For an example of how to finetune a BiDAF model trained on SQuAD on NewsQA using our old logs, please follow the instructions in

./scripts.sh

lines 70-onward and from the bidaf directory run

# Now run training with squad and old dataset
python3 -m basic.cli \
--run_id 22 \
--shared_path out/basic/06/shared.json \
--load_path out/basic/06/save/basic-40000 \
--sup_unsup_ratio 5 \
--load_ema False --gpu_idx 0 \
--mode train --data_dir newsqa_unsupervised_old \
--len_opt --batch_size 24 --num_steps 14000 \
--eval_period 1000 --save_period 1000 \
--sent_size_th 800 --para_size_th 800

for i in 41 42 43 44 45 46 47 48 49 50 51 52 53 54;
do
    python3 -m basic.cli \
    --run_id 22 \
    --shared_path out/basic/06/shared.json \
    --load_path "out/basic/22/save/basic-"$i"000" \
    --k 10 \
    --use_special_token False \
    --load_ema False --gpu_idx 3 \
    --mode test --data_dir newsqa \
    --len_opt --batch_size 15 --num_steps 40000 \
    --eval_period 1000 --save_period 1000 \
    --sent_size_th 2100 --para_size_th 2100
done

eargs=""
model_id=22
for num in 41 42 43 44 45 46 47 48 49 51; do
    eval_path="out/basic/${model_id}/eval/test-0${num}000.pklz"
    eargs="$eargs $eval_path"
done
python3 -m basic.ensemble --data_path newsqa/data_test.json --shared_path newsqa/shared_test.json -o new_results_30.json $eargs
python3 newsqa/evaluate.py newsqa/data_test.json new_results_30.json

(running this command on my machine, this gives approximately ~30.5 EM and 44.5 F1 performance).

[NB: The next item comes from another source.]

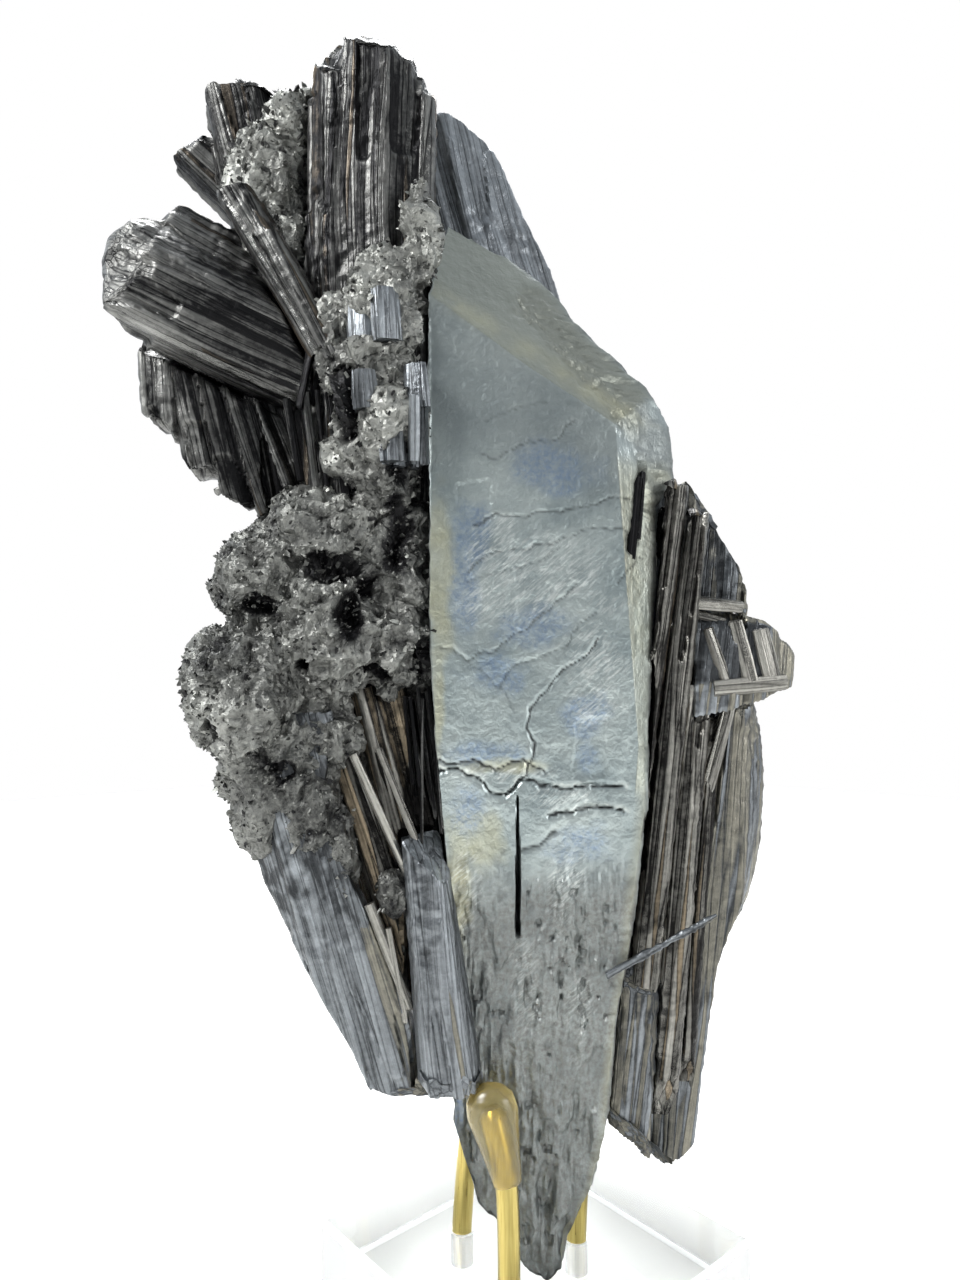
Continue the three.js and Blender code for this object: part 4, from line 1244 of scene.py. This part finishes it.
COLUMN = [((-25.4, -9, 136), (-25.4, -10.4, 208.6), 21, 16)]
UPPER_LEFT = [((-41.5, -1, 179), (-47.2, -4, 206), 13.5, 9), ((-43, 0, 183), (-57.2, -2, 197), 8.4, 7)]
ARM = [((-31, -7, 156.5), (-64.5, -16, 171.5), 16.5, 15), ((-31, -4, 165), (-60.5, -9, 180), 12, 11)]
SLIVERS = [((-31, -15, 158), (-46, -14, 184), 6, 4), ((-29.5, -16, 157), (-40, -16, 176), 4, 3)]
FAN = [
    ((-57.8, -8, 163), (-56.8, -8, 146.4), 6, 10), ((-55.4, -8, 163), (-50.8, -7.6, 139.8), 6, 9.4),
    ((-52.4, -8, 162), (-45, -7.2, 134.8), 6, 8.8), ((-48.6, -8, 161), (-39.6, -6.8, 133.6), 6, 8.2),
    ((-44.4, -8, 160), (-35.4, -6.4, 136), 6, 7.6), ((-40.4, -8, 158), (-32.6, -6, 140), 6, 7),
]
INNER_LEFT = [
    ((-21.8, -10, 110), (-14.4, -11, 79), 5.6, 7), ((-26.4, -11, 109), (-16.8, -13, 76), 5.8, 7),
    ((-29.4, -12, 100), (-16.8, -14, 62), 6, 8), ((-29.5, -11, 88), (-18.6, -13, 54), 6, 7),
]
# Planes along the fan's curved lower edge.
FAN_EDGE = [
    ((-58.5, -8, 149), (-1, 0, -0.8)), ((-53, -8, 141), (-0.6, 0, -1)), ((-44, -8, 134.8), (-0.25, 0, -1)),
]
RIGHT_BLADES = [
    ((10.6, -10.4, 62), (21, -10.4, 141.6), 4.8, 7), ((14.6, -8.6, 50), (24, -8.6, 137.5), 4.8, 7),
    ((18.8, -7, 42), (26.6, -7, 133), 4.8, 7), ((22.4, -5.4, 44), (29, -5.4, 129), 4.8, 7),
]


def build_fluted(dark, tarnished, grey):
    """The crystals that are bundles of laths, each with its slot, finish, prisms and own sizes."""
    pieces = [
        ("crown_column", "dark_grey", dark, COLUMN, dict(
            coarse=3.6, depth=1.2, seed=61, dome=0.4, steps=1.2, smoothing=40, level=0.33,
            tarnished=0.06, lumps=[(-25.2, -9.6, 195.5, 9.3, 7.8, 12.4)], shade=column_shade)),
        ("upper_left_crystals", "dark_grey", dark, UPPER_LEFT, dict(
            coarse=3.4, depth=1.0, seed=62, dome=1.6, steps=1.6, level=0.36)),
        ("left_arm", "dark_grey", dark, ARM, dict(
            coarse=3, depth=1.2, seed=63, dome=1, steps=1, rounding=1.5, smoothing=50,
            level=0.15, tarnished=0.05, lumps=[(-58.6, -12.6, 171.4, 6.6, 6.6, 7.6)], shade=arm_end_painted_highlight)),
        ("left_slivers", "dark_grey", dark, SLIVERS, dict(
            coarse=2, depth=0.6, seed=64, cell=0.28, steps=1.4)),
        ("left_fan", "dark_grey", dark, FAN, dict(
            coarse=2.8, depth=1.4, seed=65, steps=0.8, smoothing=40, level=0.18,
            tarnished=0.05, facets=FAN_EDGE, shade=fan_shade)),
        ("inner_left_blades", "tarnished_laths", tarnished, INNER_LEFT, dict(
            coarse=2.2, depth=1.2, seed=66, cell=0.32, level=0.45, tarnished=0.5, shade=inner_shade)),
        ("lower_left_blade", "lead_grey", grey, [((-34.5, -11, 100), (-20.5, -11, 50), 22, 14)], dict(
            coarse=3.2, depth=0.7, seed=67, cell=0.34, level=0.54, contrast=0.3, grit=0.05,
            facets=[((-33, -11, 57), (-0.8, 0, -1))], shade=left_blade_shade)),
        ("lower_left_prism", "lead_grey", grey, [((-17, -16.5, 88), (-12.6, -18, 50.5), 6.8, 6.5)], dict(
            coarse=2.4, depth=0.5, seed=68, cell=0.28, level=0.58, contrast=0.3, tarnished=0.05, grit=0.05,
            facets=[((-17.5, -17, 87), (0.8, -0.9, 1)), ((-16, -17, 52), (-0.7, 0, -1))])),
        ("right_back_crystal", "lead_grey", grey, [((20, 0, 35), (29, 0, 133), 18, 13)], dict(
            coarse=3.4, depth=0.9, seed=69, cell=0.46, level=0.46, contrast=0.26, tarnished=0.6, grit=0.12,
            facets=[((14, 0, 38), (-0.9, -0.2, -1)), ((25, 0, 36), (0.5, 0, -1))],
            lumps=[(29.6, 0, 92, 7.6, 5.6, 24)], shade=right_back_shade)),
        ("right_stub", "lead_grey", grey, [((31, -4, 104), (33, -4, 122), 16, 12)], dict(
            coarse=2.8, depth=1.8, seed=70, cell=0.3, level=0.55, contrast=0.6, tarnished=0.6,
            shade=stub_shade)),
        ("top_right_crystal", "lead_grey", grey, [((-2, 1, 160), (-14, 1, 201), 20, 10)], dict(
            coarse=4, depth=0.8, seed=71, level=0.74, contrast=0.4, tarnished=0, grit=0.1)),
        ("stray_needle", "lead_grey", grey, [((9.4, -18, 67.8), (26.6, -14, 75.4), 1.4, 1.2)], dict(
            coarse=1, depth=0.15, seed=72, cell=0.15, dome=0.2, steps=0.3, rounding=0.1)),
    ]
    for i, prism in enumerate(RIGHT_BLADES):
        root, _, _, thickness = prism
        foot = (root[0], root[1] - thickness / 2, root[2] + 9)
        pieces.append((f"right_blade_{i + 1}", "tarnished_laths", tarnished, [prism], dict(
            coarse=1.8, depth=1.3, seed=81 + i, cell=0.31, level=0.35, contrast=0.9, tarnished=0.16,
            facets=[(foot, (0, -1, -0.45))])))
    for node, slot, finish, prisms, sizes in pieces:
        set_piece(fluted_crystal(node + "_laths", node, prisms, **sizes), [node], finish)


def build_small_laths(dark, tarnished, grey):
    """Short blocks on the crest beside the main blade, slats about the stub, and loose laths in the
    hollows, some of them near black as painted shade. Each bundle is given as lath_points takes it,
    without its seed."""
    pieces = [
        ("crest_blocks", grey, "lead_grey", "lower_druse", [
            ((-22.5, -20, 158), (-23, -20.4, 167.4), 11, 4, 4.2, (0.9, 1.3), 6, 0.3, (0.6, 1.1)),
            ((-21, -19.4, 148.5), (-21.4, -19.6, 158), 10, 4, 3.4, (0.9, 1.3), 8, 0.4, (0.4, 1.0)),
            ((-20, -19, 141), (-20.6, -19.4, 151), 8, 5, 1.3, (0.9, 1.5), 14, 0.4, (-0.1, 0.7)),
        ]),
        ("right_slats", tarnished, "tarnished_laths", "right_stub", [
            ((29.2, -9.8, 109.8), (26.2, -9.8, 118.6), 1, 1, 2.2, (0.9, 1.1), 1, 0, (0.5, 0.8)),
            ((32.2, -9.8, 109.8), (29.8, -9.8, 119.4), 1, 1, 2.4, (0.9, 1.1), 1, 0, (0.6, 0.9)),
            ((35.6, -9.6, 110), (33.6, -9.6, 118), 1, 1, 2.8, (0.9, 1.1), 1, 0, (0.5, 0.9)),
            ((27.2, -9.6, 108.4), (38.8, -9.2, 109.4), 1, 1, 3.0, (0.9, 1.1), 0, 0, (0.5, 0.8)),
            ((24, -9, 121.6), (32.4, -8.4, 120.8), 1, 1, 2, (0.9, 1.3), 3, 0, (0.6, 0.9)),
            ((24, -9.2, 119.6), (29.6, -9, 118), 1, 1, 1.5, (0.9, 1.3), 4, 0, (0.4, 0.8)),
            ((24, -8, 97), (27.2, -8.4, 108.4), 1, 1, 1.8, (0.9, 1.2), 2, 0, (0.4, 0.8)),
            ((26.4, -7.4, 92), (30.4, -7.6, 108), 1, 1, 2.1, (0.9, 1.2), 2, 0, (0.4, 0.8)),
        ]),
        ("inner_slats", tarnished, "tarnished_laths", "inner_left_blades", [
            ((-27.4, -16.8, 99.4), (-18.2, -17.2, 79.4), 1, 1, 1.3, (0.9, 1.2), 0, 0, (0.7, 1.0)),
            ((-23, -15.8, 100), (-15.6, -16.6, 82), 1, 1, 1.1, (0.9, 1.2), 0, 0, (0.5, 0.9)),
            ((-24.6, -17.2, 78.4), (-18.2, -17.6, 62), 1, 1, 1.4, (0.9, 1.2), 0, 0, (0.7, 1.0)),
            ((-22, -17.2, 74), (-19.4, -17.4, 60), 1, 1, 1.0, (0.9, 1.2), 0, 0, (0.4, 0.8)),
        ]),
        ("hollow_laths", dark, "dark_grey", "lower_druse", [
            ((-18, -14, 108), (-15.6, -15, 84), 4.5, 3, 0.9, (0.5, 0.9), 3.5, 0.5, (-0.4, 0.7)),
            ((-33, -14, 152), (-29, -14.5, 132), 9, 3, 1.5, (0.5, 1.1), 4, 0.5, (-0.4, 0.6)),
            ((-30, -13, 164), (-33.5, -13.5, 146), 6, 4, 1.4, (0.5, 1.2), 4, 0.5, (-0.4, 0.5)),
            # The next four bundles lie deep behind the crystals in front, nearly black: painted shade that
            # fills the dark between them.
            ((-33, -7, 116), (-24.5, -7, 84), 12, 6, 1.6, (1.8, 2.4), 1, 0.12, (-0.2, 0.3)),
            ((-39, -6, 162), (-33, -6, 130), 14, 6, 1.6, (1.8, 2.4), 1, 0.12, (-0.2, 0.3)),
            ((-16.6, -8, 113), (-14.4, -8, 76), 5, 6, 2.4, (1.6, 2.2), 1, 0.12, (-0.3, 0.2)),
            ((-18.4, -9, 130), (-18, -9, 150), 4, 6, 2.4, (1.4, 1.8), 1, 0.12, (-0.2, 0.3)),
            ((13.8, -14.3, 128), (15.2, -12.6, 141), 1, 1, 1.5, (0.9, 1.1), 0, 0, (-0.6, -0.4)),
            ((14.8, -13.4, 131), (15.9, -12, 141.6), 1, 1, 1.1, (0.9, 1.1), 0, 0, (-0.3, -0.1)),
        ]),
    ]
    for name, finish, slot, node, bundles in pieces:
        laths = []
        for seed, bundle in enumerate(bundles, 101):
            laths += lath_points(*bundle, seed)
        set_piece(lath_piece(name, laths, finish), [node])


def build_crust():
    """The two crusts, each with its node, cell size, lumps, crystals to a square millimetre, largest
    crystal in millimetres, and seed."""
    crust = crust_finish()
    for node, cell, lumps, density, largest, seed in (
        ("lower_druse", 0.52, CRUST_LUMPS, 1.0, 1.0, 91), ("upper_druse", 0.42, (), 1.3, 1.2, 95),
    ):
        core = crust_core(node + "_core", node, cell, seed, lumps)
        piece = made_real(core, CRUST_TREE, {
            "Shards": SHARD_SHAPES, "Density": density / MM ** 2, "Smallest": 0.25 * MM,
            "Largest": largest * MM, "Finish": crust}, node + "_crust")
        set_piece(piece, [node])


def build_stand():
    """The rods and the pads, and the finish of the block, which keeps its CAD shape."""
    brass, resin = drawn_brass_finish(), resin_finish()
    for side in ROD_FEET:
        set_piece(rod(side), [f"rod_{side}"], brass)
        set_piece(pad(side), [f"pad_{side}"], resin)
    block = NODES["block"]
    block.data.materials.clear()
    block.data.materials.append(acrylic_finish())


LATHS_DARK, LATHS_TARNISHED, LATHS_GREY = dark_lath_finish(), tarnished_lath_finish(), lead_grey_finish()
build_main_blade()
build_fluted(LATHS_DARK, LATHS_TARNISHED, LATHS_GREY)
build_small_laths(LATHS_DARK, LATHS_TARNISHED, LATHS_GREY)
build_crust()
build_stand()


# ---------------------------------------------------------------- stage, light and camera

def pale_floor():
    """A round sheet of white paper, small enough that its edge is lost in the white backdrop."""
    radius, sides, drop = 620, 96, 0.05
    angle = np.arange(sides) / sides * 2 * np.pi
    rim = np.stack([radius * np.cos(angle), radius * np.sin(angle), np.full(sides, -drop)], 1)
    floor = mesh_object("pale_floor", rim, [list(range(sides))])
    material = bpy.data.materials.new("white_paper")
    material.use_nodes = True
    shader = material.node_tree.nodes["Principled BSDF"]
    shader.inputs["Base Color"].default_value = linear("ecebe8")
    shader.inputs["Roughness"].default_value = 0.85
    floor.data.materials.append(material)


def studio_light():
    """A white backdrop behind the cluster and a dim room in front of it, with soft lamps."""
    world = bpy.data.worlds.new("studio")
    bpy.context.scene.world = world
    world.use_nodes = True
    tree = world.node_tree
    tree.nodes.clear()
    direction = add_node(tree, "ShaderNodeTexCoord").outputs["Generated"]
    split = add_node(tree, "ShaderNodeSeparateXYZ", {0: direction}).outputs
    depth = add_node(tree, "ShaderNodeMapRange", {
        "Value": split["Y"], "From Min": -0.9, "From Max": 0.5, "To Min": 0.3, "To Max": 1.0}).outputs[0]
    lift = add_node(tree, "ShaderNodeMapRange", {
        "Value": split["Z"], "From Min": -0.2, "From Max": 0.8, "To Min": 0.75, "To Max": 1.4}).outputs[0]
    level = add_node(tree, "ShaderNodeMath", {0: depth, 1: lift}, operation="MULTIPLY").outputs[0]
    around = add_node(tree, "ShaderNodeBackground", {"Color": linear("eaf0f6"), "Strength": level}).outputs[0]
    seen = add_node(tree, "ShaderNodeBackground", {"Color": linear("ffffff"), "Strength": 1.0}).outputs[0]
    path = add_node(tree, "ShaderNodeLightPath").outputs
    straight = add_node(tree, "ShaderNodeMath", {
        0: path["Is Camera Ray"], 1: path["Is Transmission Ray"]}, operation="MAXIMUM").outputs[0]
    mixed = add_node(tree, "ShaderNodeMixShader", {0: straight, 1: around, 2: seen}).outputs[0]
    add_node(tree, "ShaderNodeOutputWorld", {"Surface": mixed})
    bpy.context.scene.view_settings.view_transform = "Standard"

    for name, place, size, power in (
        ("key", (-340, -220, 420), 200, 3.2), ("fill", (420, -260, 200), 240, 1.2),
        ("top", (-60, 320, 480), 300, 4.0),
    ):
        light = bpy.data.lights.new(name, "AREA")
        light.size = size * MM
        light.energy = power
        lamp = placed(name, light)
        lamp.location = Vector(place) * MM
        aim = Vector((-6, -8, 110)) * MM - lamp.location
        lamp.rotation_euler = aim.to_track_quat("-Z", "Y").to_euler()


def near_camera():
    """Level, at the middle of the cluster's height, close in front of it."""
    data = bpy.data.cameras.new("camera")
    data.lens = 26
    data.sensor_width = 36
    data.clip_start = 0.01
    camera = placed("camera", data)
    camera.location = Vector((-8.6, -150.7, 116)) * MM
    camera.rotation_euler = (math.radians(90), 0, 0)
    bpy.context.scene.camera = camera


pale_floor()
studio_light()
near_camera()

To run several of our logs, please execute:

cd logs/results
bash script.sh

For an end-to-end example of how to train your own question generator network, run

$ python3 -m tests.language_model_trainer_test

For an end-to-end example of how to train your own answer chunking model, run

$ python3 -m tests.iob_trainer_test

A pre-trained BIDAF SQuAD model can be found at bidaf/out/basic/06/save/* Synthetic question, answer pair datasets can be found at bidaf/newsqa_unsupervised_old (better performance) and bidaf/newsqa_unsupervised_old_verb_filtered (worse performance)

Question Generation Please note, to use a question generation network on SQuAD to generate questions on NewsQA, you must first create an inputs.txt file which corresponds to the paragraphs in CNN/Daily Mail. For legal reasons we can't provide it as part of the repository. To create them, please run

cd bidaf && python3 -m tests.create_generation_dataset_unsupervised
cd ../
cp datasets/newsqa_unsupervised/train/inputs.txt datasets/{NEWSQA_DATASET_OF_YOUR_CHOICE}/train/inputs.txt

Code Organization

datasets Contains sample datasets used to train the model. C.f. datasets/question_generation. Each dataset needs to have a vocab.txt file, inputs.txt, outputs.txt etc.

data_loaders Contains code to load a dataset from a directory into memory, and generate batches of examples to train/validate a model.

models Contains core code for the question generator network (language_model.py), IOB tagging model (iob/iob_model.py), and trainer (language_trainer.py)

tests Contains unit tests for loading, training, predicting the network, and other components of the stack. newsqa_predictor/ contains tests for predicting on newsqa. squad_predictor/ contains test for predicting on squad.

helpers Contains various utilities for loading, saving, things that make pytorch easier to work with.

dnn_units Contains the core LSTM units for encoding/decoding.

trainers Contains a trainer for training the answer chunker model.

bidaf Contains the necessary code for training a reading comprehension model. This code is heavily based on the Bi-directional Attention Flow for Machine Comprehension repository (thanks to authors for releasing their code!)